A quorum is the minimum number of residents needed to hold a meeting. Established to ensure all decisions reflect the majority, meeting a quorum is critical whenever the board wants to facilitate official business, change rules, or vote on new officers.
Paid by all residents, HOA assessments, sometimes called fees, are dues collected monthly, quarterly, or yearly. These fees go towards association operations like insurance, landscaping, maintenance, and the funding of reserves.
A reserve fund is money set aside by the HOA for more costly large-scale projects and improvements that don't occur regularly. It's the community's way to plan and prepare for inevitable updates and repairs, such as replacing a shared roof or resurfacing shared roads and driveways.
Ready to learn more about HOAs?
Today's homebuying market is super-hot. Fewer homes are up for sale, and many buyers want to score their dream abodes. With so much competition, people are making offers on unseen houses—and studies show that almost 25% of these homes are in a neighborhood with an HOA. Our article, Start Smarter: Ten Frequently Asked Questions About HOAs, breaks down the most frequently asked questions and provides some need-to-knows about these managed communities.
What is an HOA?
A homeowners' association (HOA) is a legal entity created to manage and enforce rules and regulations within a planned community. HOAs are typically made up of homeowners who elect a board to oversee operations, enforce bylaws, collect dues, and manage common areas such as parks, pools, and sidewalks. HOA fees are usually paid by homeowners and cover the cost of maintaining and managing the community. The rules and regulations enforced by an HOA can cover a wide range of topics, including architectural guidelines, parking rules, noise restrictions, and more.
What is an HOA fee?
An HOA fee is a recurring payment made by homeowners to their HOA. The fee covers managing and maintaining common areas like parks, pools, and landscaping. It can also go towards community events, security, and other expenses. The amount of the HOA fee varies depending on the community and the amenities and services provided. Failure to pay fees can result in late fees, penalties, and even legal action.
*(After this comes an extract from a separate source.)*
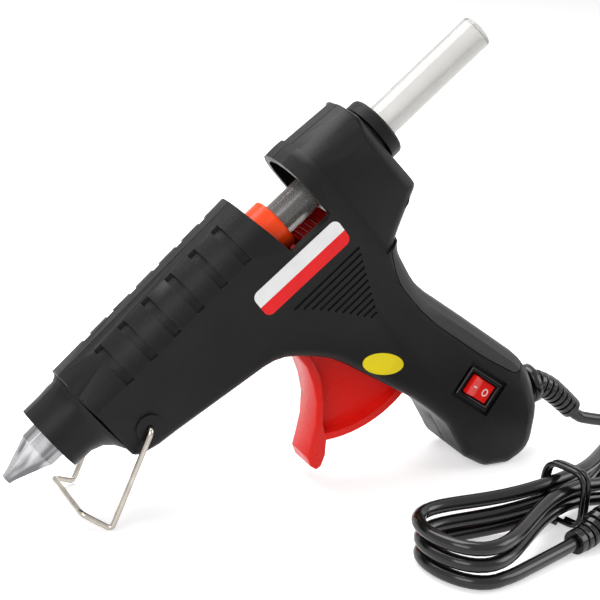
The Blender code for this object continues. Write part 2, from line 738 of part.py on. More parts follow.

Are HOA fees tax deductible?
HOA fees are typically not tax deductible for homeowners who live in their property as their primary residence. However, there are some exceptions, such as if the property is used for rental or business purposes, in which case a portion of the HOA fees may be deductible as a business expense. Homeowners should consult a tax professional or refer to the IRS guidelines for more specific information on HOA fee deductibility.